Exercise directions
Provide the data again in its entirety, exactly as given.

------------------------------------

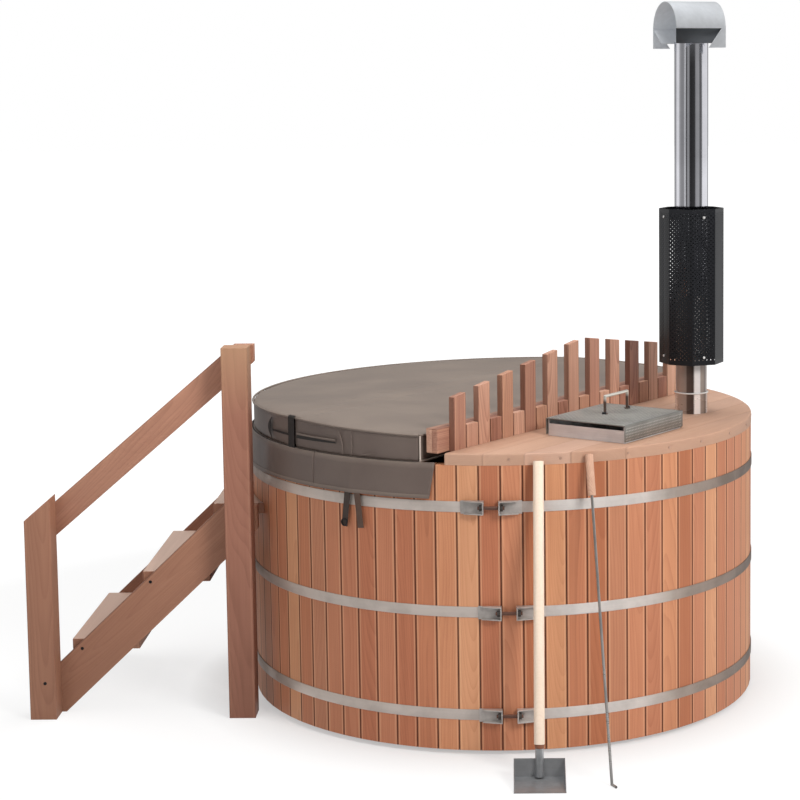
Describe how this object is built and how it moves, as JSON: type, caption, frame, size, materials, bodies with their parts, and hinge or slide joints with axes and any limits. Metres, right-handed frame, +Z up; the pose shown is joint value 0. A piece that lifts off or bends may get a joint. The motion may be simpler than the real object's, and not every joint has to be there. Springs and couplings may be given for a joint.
{
  "type": "wood-fired hot tub",
  "caption": "Round cedar stave hot tub with a submerged wood stove behind a picket fence, folding padded cover, chimney, steps with a handrail, and fire tools.",
  "frame": {"origin": "on the ground at the tub's vertical axis", "axes": "+Z up along the tub's axis, -X towards the steps, -Y towards the picture's viewer"},
  "size_m": [2.531, 2.2124, 2.441],
  "materials": {
    "cedar": "satin",
    "aged_cedar": "satin",
    "pale_wood": "satin",
    "steel": "brushed",
    "galvanized": "satin",
    "marine_alloy": "satin",
    "black_steel": "satin",
    "cast_bars": "rough",
    "vinyl": "satin",
    "webbing": "matte",
    "brass": "satin"
  },
  "bodies": {
    "tub": {"chine_joists": "aged_cedar", "floor_boards": "aged_cedar", "staves": "cedar", "hoop_bottom": "steel", "hoop_middle": "steel", "hoop_top": "steel", "hoop_lugs": "galvanized", "tension_rods": "steel", "hoop_nuts": "steel", "bench_seats": "cedar", "bench_bearers": "cedar", "bench_legs": "cedar", "fence_tall_slats": "cedar", "fence_short_slats": "cedar", "fence_rails": "cedar", "deck_boards": "cedar", "deck_bearers": "cedar", "deck_screws": "steel", "stove_box": "marine_alloy", "stove_grate": "cast_bars", "stove_feet": "marine_alloy", "stove_lag_screws": "steel", "stove_neck": "steel", "flue_collar": "galvanized", "flue_lower_pipe": "galvanized", "flue_upper_pipe": "galvanized", "heat_guard": "black_steel", "guard_spacers": "steel", "guard_screws": "steel", "cap_hood": "galvanized", "cap_flaps": "galvanized", "stair_near_stringer": "aged_cedar", "stair_far_stringer": "aged_cedar", "stair_treads": "aged_cedar", "tread_cleats": "aged_cedar", "stair_tall_post": "aged_cedar", "stair_short_post": "aged_cedar", "stair_handrail": "aged_cedar", "stair_bolts": "steel", "drain_fitting": "brass", "drain_locknut": "brass", "drain_valve_body": "brass"},
    "cover_outer": {"cover_outer_half": "vinyl", "cover_outer_skirt": "vinyl", "cover_fold_webbing": "webbing"},
    "cover_inner": {"cover_inner_half": "vinyl", "cover_inner_skirt": "vinyl", "cover_handles": "webbing", "tie_straps": "webbing", "strap_rings": "black_steel"},
    "hatch": {"hatch_lid": "steel", "hatch_handle": "steel"},
    "drain_valve": {"drain_plug": "steel", "drain_lever": "black_steel"},
    "shovel": {"shovel_handle": "pale_wood", "shovel_ferrule": "aged_cedar", "shovel_pan": "galvanized"},
    "poker": {"poker_grip": "aged_cedar", "poker_rod": "steel"}
  },
  "joints": [
    {"name": "cover_lift", "type": "slide", "parent": "tub", "child": "cover_outer", "axis": [0, 0, 1], "range_m": [0, 0.5]},
    {"name": "cover_fold", "type": "hinge", "parent": "cover_outer", "child": "cover_inner", "pos_m": [-0.20643, 0.14454, 1.0623], "axis": [-0.5736, -0.8192, 0], "range_deg": [0, 125]},
    {"name": "hatch_slide", "type": "slide", "parent": "tub", "child": "hatch", "axis": [-0.5736, -0.8192, 0], "range_m": [0, 0.25]},
    {"name": "drain_turn", "type": "hinge", "parent": "tub", "child": "drain_valve", "pos_m": [-0.32996, 0.89438, 0.19], "axis": [0, 0, 1], "range_deg": [-90, 0]},
    {"name": "shovel_lift", "type": "slide", "parent": "tub", "child": "shovel", "axis": [0, 0, 1], "range_m": [0, 0.4]},
    {"name": "poker_lift", "type": "slide", "parent": "tub", "child": "poker", "axis": [0, 0, 1], "range_m": [0, 0.4]}
  ]
}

------------------------------------

Response
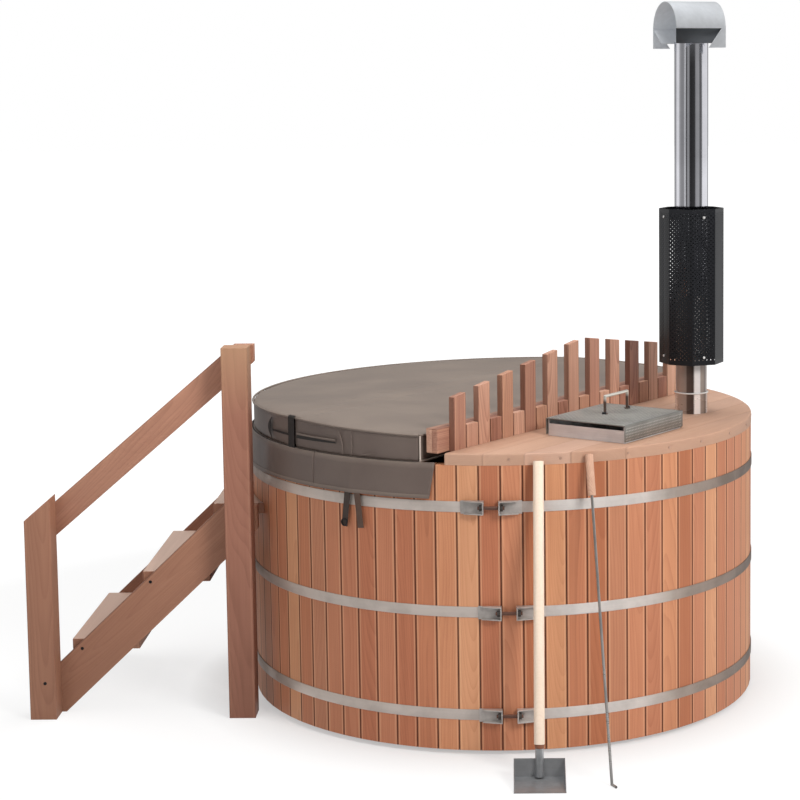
Describe how this object is built and how it moves, as JSON: type, caption, frame, size, materials, bodies with their parts, and hinge or slide joints with axes and any limits. Metres, right-handed frame, +Z up; the pose shown is joint value 0. A piece that lifts off or bends may get a joint. The motion may be simpler than the real object's, and not every joint has to be there. Springs and couplings may be given for a joint.
{
  "type": "wood-fired hot tub",
  "caption": "Round cedar stave hot tub with a submerged wood stove behind a picket fence, folding padded cover, chimney, steps with a handrail, and fire tools.",
  "frame": {"origin": "on the ground at the tub's vertical axis", "axes": "+Z up along the tub's axis, -X towards the steps, -Y towards the picture's viewer"},
  "size_m": [2.531, 2.2124, 2.441],
  "materials": {
    "cedar": "satin",
    "aged_cedar": "satin",
    "pale_wood": "satin",
    "steel": "brushed",
    "galvanized": "satin",
    "marine_alloy": "satin",
    "black_steel": "satin",
    "cast_bars": "rough",
    "vinyl": "satin",
    "webbing": "matte",
    "brass": "satin"
  },
  "bodies": {
    "tub": {"chine_joists": "aged_cedar", "floor_boards": "aged_cedar", "staves": "cedar", "hoop_bottom": "steel", "hoop_middle": "steel", "hoop_top": "steel", "hoop_lugs": "galvanized", "tension_rods": "steel", "hoop_nuts": "steel", "bench_seats": "cedar", "bench_bearers": "cedar", "bench_legs": "cedar", "fence_tall_slats": "cedar", "fence_short_slats": "cedar", "fence_rails": "cedar", "deck_boards": "cedar", "deck_bearers": "cedar", "deck_screws": "steel", "stove_box": "marine_alloy", "stove_grate": "cast_bars", "stove_feet": "marine_alloy", "stove_lag_screws": "steel", "stove_neck": "steel", "flue_collar": "galvanized", "flue_lower_pipe": "galvanized", "flue_upper_pipe": "galvanized", "heat_guard": "black_steel", "guard_spacers": "steel", "guard_screws": "steel", "cap_hood": "galvanized", "cap_flaps": "galvanized", "stair_near_stringer": "aged_cedar", "stair_far_stringer": "aged_cedar", "stair_treads": "aged_cedar", "tread_cleats": "aged_cedar", "stair_tall_post": "aged_cedar", "stair_short_post": "aged_cedar", "stair_handrail": "aged_cedar", "stair_bolts": "steel", "drain_fitting": "brass", "drain_locknut": "brass", "drain_valve_body": "brass"},
    "cover_outer": {"cover_outer_half": "vinyl", "cover_outer_skirt": "vinyl", "cover_fold_webbing": "webbing"},
    "cover_inner": {"cover_inner_half": "vinyl", "cover_inner_skirt": "vinyl", "cover_handles": "webbing", "tie_straps": "webbing", "strap_rings": "black_steel"},
    "hatch": {"hatch_lid": "steel", "hatch_handle": "steel"},
    "drain_valve": {"drain_plug": "steel", "drain_lever": "black_steel"},
    "shovel": {"shovel_handle": "pale_wood", "shovel_ferrule": "aged_cedar", "shovel_pan": "galvanized"},
    "poker": {"poker_grip": "aged_cedar", "poker_rod": "steel"}
  },
  "joints": [
    {"name": "cover_lift", "type": "slide", "parent": "tub", "child": "cover_outer", "axis": [0, 0, 1], "range_m": [0, 0.5]},
    {"name": "cover_fold", "type": "hinge", "parent": "cover_outer", "child": "cover_inner", "pos_m": [-0.20643, 0.14454, 1.0623], "axis": [-0.5736, -0.8192, 0], "range_deg": [0, 125]},
    {"name": "hatch_slide", "type": "slide", "parent": "tub", "child": "hatch", "axis": [-0.5736, -0.8192, 0], "range_m": [0, 0.25]},
    {"name": "drain_turn", "type": "hinge", "parent": "tub", "child": "drain_valve", "pos_m": [-0.32996, 0.89438, 0.19], "axis": [0, 0, 1], "range_deg": [-90, 0]},
    {"name": "shovel_lift", "type": "slide", "parent": "tub", "child": "shovel", "axis": [0, 0, 1], "range_m": [0, 0.4]},
    {"name": "poker_lift", "type": "slide", "parent": "tub", "child": "poker", "axis": [0, 0, 1], "range_m": [0, 0.4]}
  ]
}